Constantine the Great – York
Thinking is the great enemy of perfection. The habit of profound reflection, I am compelled to say, is the most pernicious of all the habits formed by civilized man – Constantine the Great
In comparison to the third century, Constantine’s reign (306 -337 AD) was a period of radical change rather than continuity for the Roman Empire, a change that saw the alignment of a contemporary state religion with the foundation of ‘New Rome’, and this change was a reaction to the civil wars fuelled by both a rapacious army and the ambition of self-serving men, who posed a real threat to the existence of Empire.
That an ‘overarching’ period commonly termed ‘crisis’ gripped the third century is beyond doubt; but the crisis manifested mainly in the lesser, western half of the Empire; rebellions in Britannia, increasing Germanic tribal incursions, epidemics depleting both the military and agricultural sectors, the subsequent decay of villages and small towns that were dependant on a rural economy, decreasing amounts of silver mined leading to a debased currency, coupled with military expenditure swallowing around three-quarters of total tax revenue, all led to exponential pressures on the government in Rome, and an austerity that impacted severely on traditional provincial life.
However, ultimately it was the domineering Praetorian Guard, declaring egotistical military leaders as Emperor, sidelining Rome and the Senate, which was a defining feature of the breakdown in the systems of orderly Imperial succession, that eventually forced Constantine to make dramatic change.

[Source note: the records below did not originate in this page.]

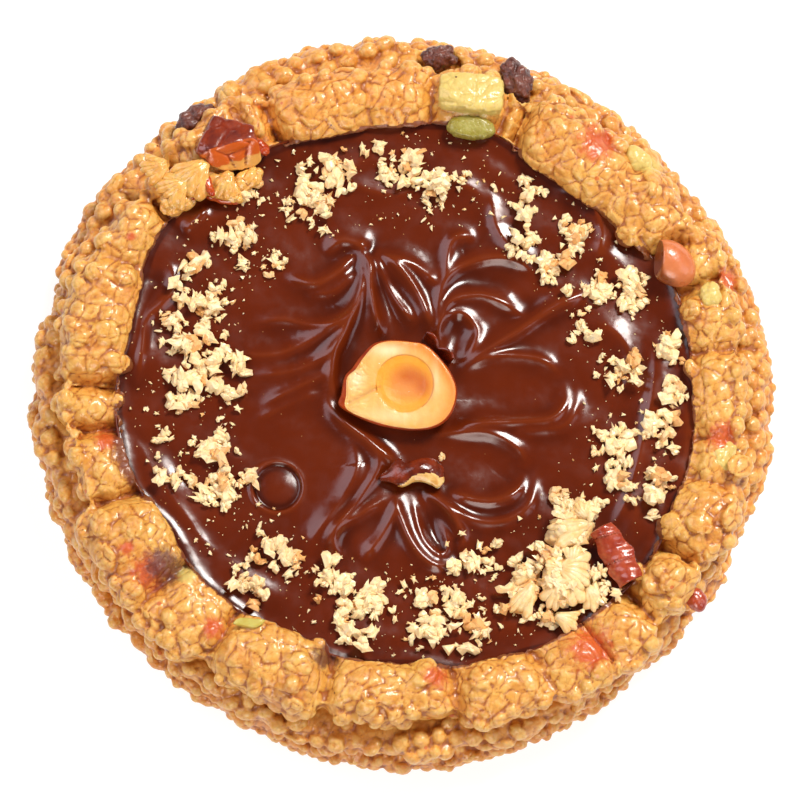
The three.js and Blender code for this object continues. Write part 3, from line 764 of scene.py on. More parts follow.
DOUGH = DoughFinish("baked_dough", (0.72, 0.352, 0.060), (0.64, 0.235, 0.028), patch=5.0, grain=1.1,
                    relief=0.04, rough=0.45, coat=0.42, glow=0.15, depth=0.9)
CHOCOLATE = ChocolateFinish("chocolate_spread", (0.125, 0.0155, 0.0025), (0.100, 0.0115, 0.0018), patch=9.0,
                            relief=0.04, rough=0.19, coat=0.0, glow=0.0)
CRUMB = CrumbFinish("chopped_nut", (0.98, 0.80, 0.49), (0.96, 0.69, 0.33), patch=0.8, grain=0.35,
                    relief=0.04, rough=0.45, coat=0.2, glow=0.15, depth=0.5)
KERNEL = KernelFinish("hazelnut_cut_face", (0.76, 0.39, 0.082), (0.80, 0.50, 0.16), patch=3.5, grain=0.5,
                      relief=0.015, rough=0.4, coat=0.15, glow=0.3, depth=1.5)
SKIN = Finish("hazelnut_skin", (0.075, 0.009, 0.003), (0.22, 0.026, 0.005), patch=1.6, grain=0.4, relief=0.03,
              rough=0.22, coat=0.5, glow=0.0)
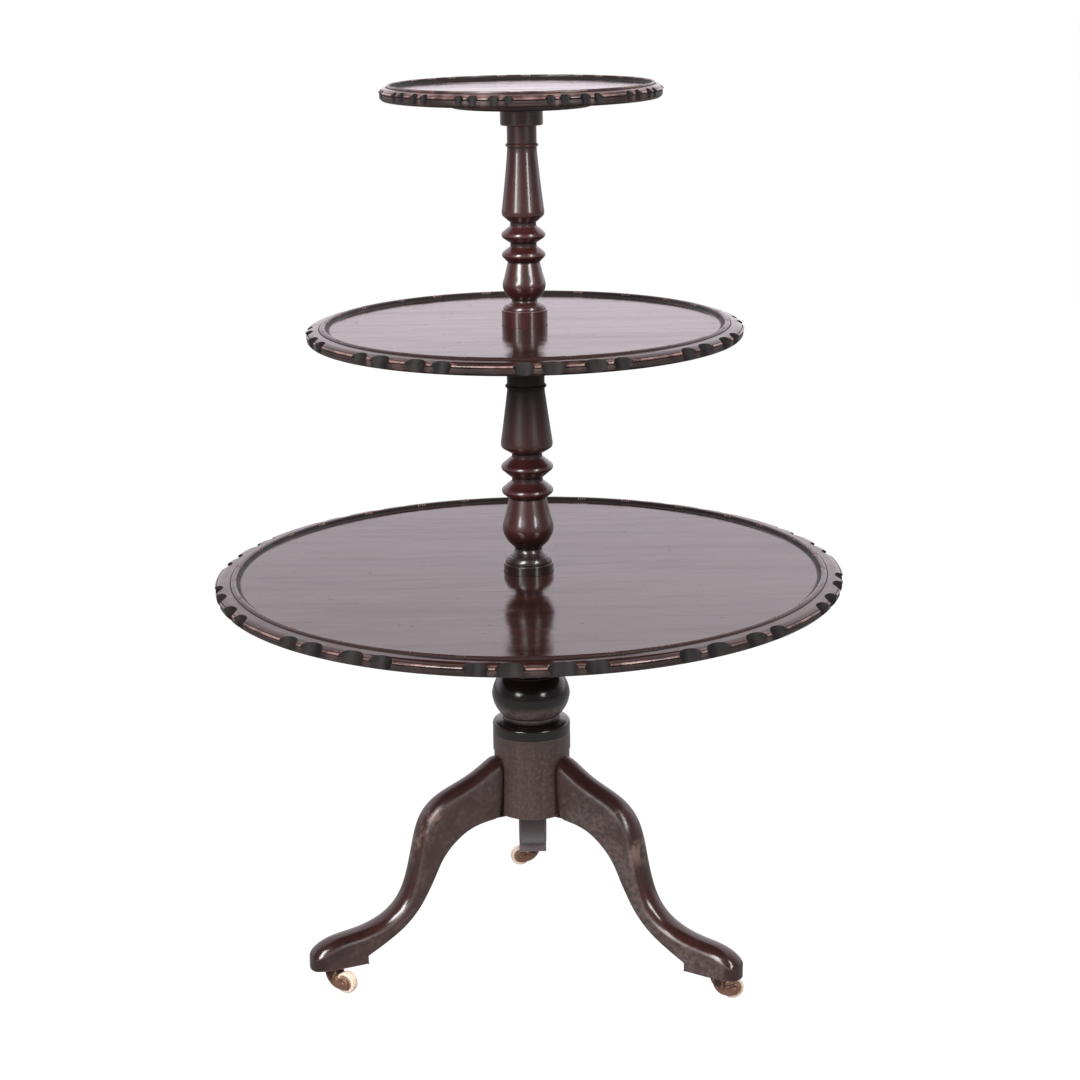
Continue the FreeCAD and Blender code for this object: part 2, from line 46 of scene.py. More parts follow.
# ---- sizes that the pieces share --------------------------------------------------------
# For each tray: height of its flat surface, radius, width of its rim, repeats of its carving
# and the angle of the first, radius of the seat round the column (none on top), radius of its
# hole, and the angles of the notches in its lip within a repeat.
TIERS = {
    "lower": dict(z=420.0, radius=321.0, rim=22.5, repeats=10, phase=1.3, seat=26.0, hole=10.1,
                  notches=(0.0, 13.0, 23.0)),
    "middle": dict(z=675.0, radius=219.0, rim=20.0, repeats=8, phase=12.3, seat=23.3, hole=10.1,
                   notches=(0.0, 16.0, 29.0)),
    "upper": dict(z=909.5, radius=139.0, rim=11.5, repeats=10, phase=21.5, seat=0.0, hole=9.1,
                  notches=(0.0, 12.5, 23.5)),
}
BOARD = 11.0                                      # thickness of a tray under its flat surface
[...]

By the third century, although the Roman army was still manned by Roman citizens (after the Emperor Caracalla’s edict in 212 AD giving Roman citizenship to all free-born men anywhere in the Empire), it’s recruitment now came increasingly from outside Italy, weakening its traditional loyalty to Rome, with soldiers inhabiting a world of their own, their larger camps resembling walled cities. Quite simply, the political power of Rome was diminishing, and now it was the legions who demanded the regimes allegiance.

There were several instances of military indiscipline; in Aragoë and Takina serious complaints were made, and in Skaptopara, Thrace in 238 AD, the villagers petitioned the Emperor, Gordian III about marauding troops stealing food and demanding free lodgings. The petition shows infrastructure was functioning, as villagers lobbied their Emperor through it, but the provincial governor Dio Cassius (165-235 AD), sometimes seen as an unreliable source due to his aristocratic class, frequently commented on a lack of discipline within the ranks, his complaints eventually leading to his dismissal. This ‘decreasing power of cultured, unmilitary high-status aristocrats, who wanted to co-operate with emperors, shows both the extent of leverage over the Emperor to remove a provincial governor the Praetorian Guard had, and the extent of their collusion in the breakdown of Imperial control.
The inscription on the petition declares loyalty to Rome ‘Wanting for nothing, [the villagers] fulfilled their taxes and other duties’ yet ‘we [may] leave our family farms because of the violence’ and ‘…we shall flee our homes and the treasury will incur a great loss’.
Complaints about predatory soldiers had occurred before, under Hadrian, himself a professional soldier and conscientious administrator of the military, an Egyptian praefectus reports ‘…many soldiers…requisition boats and animals and persons improperly, in some cases seizing them by force…the result of which…persons are subjected to insults and abuses and the army is reproached for greed and injustice…’.
A soldiers misconduct was his commanders responsibility, and very often his fault. Tacitus writes that Valens led his army through Gaul and Switzerland plundering villages, humiliating dignitaries, destroying communities, and becoming very wealthy in the process. This indiscipline was quintessential in the overall, negative changes affecting provincial society.
During the Third Century, civic patronage and commemoration of the dead dropped sharply, and city walls were constructed from dismantled mausolea and uprooted tombstones showing the loss of traditional values…and family continuity, and it was universal citizenship that probably removed the desire for formerly subservient peoples to affirm their status through inscription and dedication, so this observation is not perhaps indicative of societal collapse, rather simply a pragmatic re-use of materials; but that there was some kind of foundering of Imperial control cannot be in doubt.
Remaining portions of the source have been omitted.